* Data shown

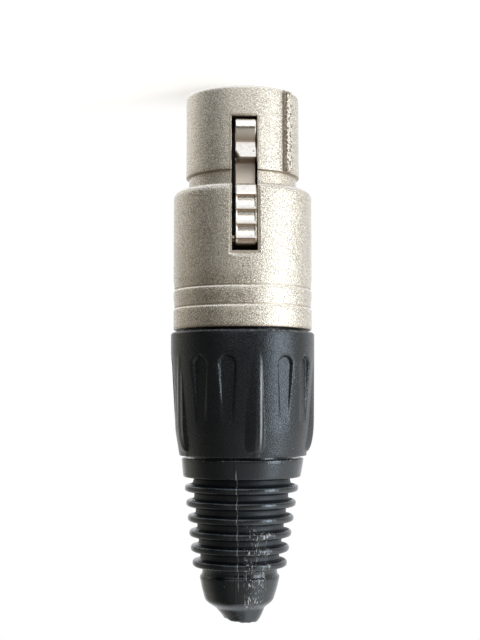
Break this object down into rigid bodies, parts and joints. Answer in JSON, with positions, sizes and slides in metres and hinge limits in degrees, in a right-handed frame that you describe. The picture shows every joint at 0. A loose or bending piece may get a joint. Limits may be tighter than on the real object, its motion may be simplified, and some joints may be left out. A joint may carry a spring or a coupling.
{
  "type": "female cable plug",
  "caption": "Female audio cable plug: round metal shell with a push latch and key rib, socket insert, screwed gland nut and ribbed rubber bend relief.",
  "frame": {"origin": "on the plug's axis at the nose rim, which stands on the ground", "axes": "+Z along the axis to the cable end, -Y through the middle of the latch"},
  "size_m": [0.0198, 0.0198, 0.0723],
  "materials": {
    "shell_nickel": "satin, sand-blasted nickel plate on die-cast zinc",
    "latch_nickel": "smooth nickel plate",
    "spring_steel": "bright spring steel",
    "contact_plating": "silver plate on bronze",
    "insulator": "black moulded plastic",
    "chuck_plastic": "black moulded plastic",
    "nut_plastic": "satin black plastic, fine grain",
    "relief_rubber": "black rubber, worn and scuffed"
  },
  "bodies": {
    "shell": {"housing": "shell_nickel", "insert_front": "insulator", "insert_rear": "insulator", "contact_1": "contact_plating", "contact_2": "contact_plating", "contact_3": "contact_plating", "ground_leaf": "spring_steel", "latch_spring": "spring_steel", "chuck": "chuck_plastic"},
    "latch": {"latch": "latch_nickel"},
    "relief": {"bend_relief": "relief_rubber"},
    "nut": {"gland_nut": "nut_plastic"}
  },
  "joints": [
    {"name": "latch_press", "type": "hinge", "parent": "shell", "child": "latch", "pos_m": [0, -0.0076, 0.0209], "axis": [1, 0, 0], "range_deg": [0, 5.5], "stiffness_Nm_per_rad": 0.3, "springref_deg": -2.86, "deforming": ["latch_spring"]},
    {"name": "gland_draw", "type": "slide", "parent": "shell", "child": "relief", "axis": [0, 0, 1], "range_m": [0, 0.0045]},
    {"name": "gland_nut_turn", "type": "hinge", "parent": "relief", "child": "nut", "pos_m": [0, 0, 0.0416], "axis": [0, 0, 1], "range_deg": [0, 1080]}
  ],
  "couplings": [
    {"joint": "gland_draw", "follows": "gland_nut_turn", "m_per_rad": 0.00023873}
  ]
}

* Your task
Write each line above out exactly.

* Solution
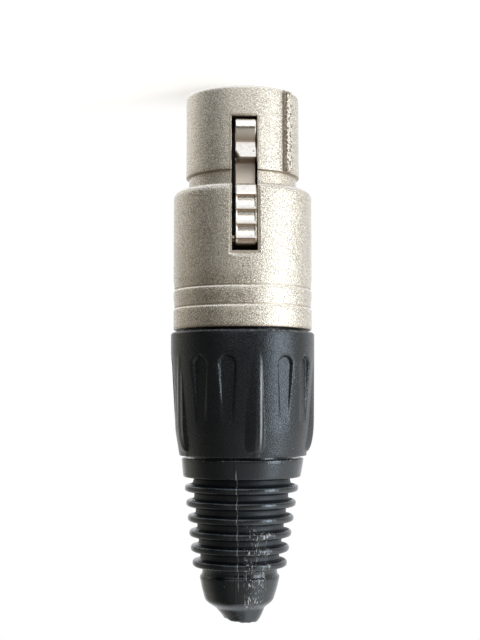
Break this object down into rigid bodies, parts and joints. Answer in JSON, with positions, sizes and slides in metres and hinge limits in degrees, in a right-handed frame that you describe. The picture shows every joint at 0. A loose or bending piece may get a joint. Limits may be tighter than on the real object, its motion may be simplified, and some joints may be left out. A joint may carry a spring or a coupling.
{
  "type": "female cable plug",
  "caption": "Female audio cable plug: round metal shell with a push latch and key rib, socket insert, screwed gland nut and ribbed rubber bend relief.",
  "frame": {"origin": "on the plug's axis at the nose rim, which stands on the ground", "axes": "+Z along the axis to the cable end, -Y through the middle of the latch"},
  "size_m": [0.0198, 0.0198, 0.0723],
  "materials": {
    "shell_nickel": "satin, sand-blasted nickel plate on die-cast zinc",
    "latch_nickel": "smooth nickel plate",
    "spring_steel": "bright spring steel",
    "contact_plating": "silver plate on bronze",
    "insulator": "black moulded plastic",
    "chuck_plastic": "black moulded plastic",
    "nut_plastic": "satin black plastic, fine grain",
    "relief_rubber": "black rubber, worn and scuffed"
  },
  "bodies": {
    "shell": {"housing": "shell_nickel", "insert_front": "insulator", "insert_rear": "insulator", "contact_1": "contact_plating", "contact_2": "contact_plating", "contact_3": "contact_plating", "ground_leaf": "spring_steel", "latch_spring": "spring_steel", "chuck": "chuck_plastic"},
    "latch": {"latch": "latch_nickel"},
    "relief": {"bend_relief": "relief_rubber"},
    "nut": {"gland_nut": "nut_plastic"}
  },
  "joints": [
    {"name": "latch_press", "type": "hinge", "parent": "shell", "child": "latch", "pos_m": [0, -0.0076, 0.0209], "axis": [1, 0, 0], "range_deg": [0, 5.5], "stiffness_Nm_per_rad": 0.3, "springref_deg": -2.86, "deforming": ["latch_spring"]},
    {"name": "gland_draw", "type": "slide", "parent": "shell", "child": "relief", "axis": [0, 0, 1], "range_m": [0, 0.0045]},
    {"name": "gland_nut_turn", "type": "hinge", "parent": "relief", "child": "nut", "pos_m": [0, 0, 0.0416], "axis": [0, 0, 1], "range_deg": [0, 1080]}
  ],
  "couplings": [
    {"joint": "gland_draw", "follows": "gland_nut_turn", "m_per_rad": 0.00023873}
  ]
}